Let us take the best possible variant for Britain, defeat of Germany, defeat of Japan. Once that danger is removed, such a revolution will burst out in India as Could never he put down by the British. Even in 1921 the British administration was paralyzed by the civil disobedience movement. It was Gandhi who, at the critical moment, stopped it with his doctrine of non-violence. We can judge of the future of India by the Chinese revolution, which began in 1911 and has had that country in turmoil for thirty years.

The Indian proletariat may achieve the socialist revolution in a reasonably short space of time. If it fails to do this, then India will split into warring groups, revolution and civil war will tear the country to pieces for years. America may intervene to restore some sort of order, i.e., suppress the proletariat, as America is intervening in Europe to suppress the revolution. But this much is certain. Britain will not, at the war’s end, proceed to lecture Indians about “Hindus and Moslems” and the ethics of fasting as a political weapon. That is over.

And as India goes, so will go Burma, the Malay States and the British East Indies. If the revolts in Egypt and the Arab world are merely as powerful as they were after World War I, Britain will not be able to resist them today. All the signs point to this fact that they will be ten times as fierce. Britain’s only hope is to seek shelter behind America, which means walking into the jaws of its enemy. Such is the colonial and anti-imperialist struggle of British capital. In addition, it faces the British proletariat at home, the most cohesive, powerfully organized, and most politically confident proletariat in the world.

It is now that we can appreciate the policy of appeasement so stubbornly pursued by Chamberlain and practically the whole British ruling class. They followed it until they could follow it no further. For Neville Chamberlain believed and said that, come what might, another war meant the end of the British Empire. He knew that it could not hold. He was correct. War or peace, defeat or victory, it is done. The only question now is whether it will fall to American imperialism or to the colonial peoples themselves. That, the struggle will decide.

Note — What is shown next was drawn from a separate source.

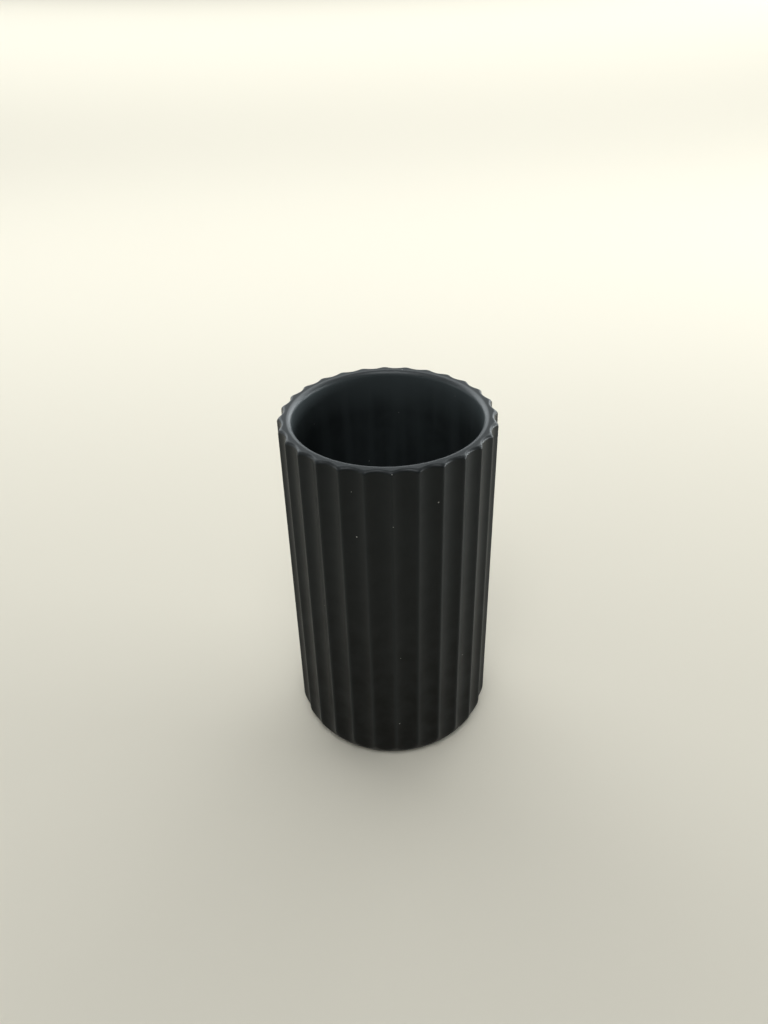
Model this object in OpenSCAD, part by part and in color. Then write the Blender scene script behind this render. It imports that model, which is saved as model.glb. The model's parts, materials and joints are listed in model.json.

But whatever the outcome, we see day by day the crumbling of the greatest organ of tyranny and oppression the world has ever seen. The tendencies we have shown will not all run in a straight line. Great historical tendencies never do. But their cumulative direction is inexorable. The Britain that will emerge from even a victorious war will be a Britain where the class struggle will be fought to a finish, until either a fascist Britain attaches itself as a Mussolinian satellite to some great imperialist power; or a socialist Britain which gives “Merrie England” to the masses of the British people and makes it possible for them to add their great contributions to human civilization.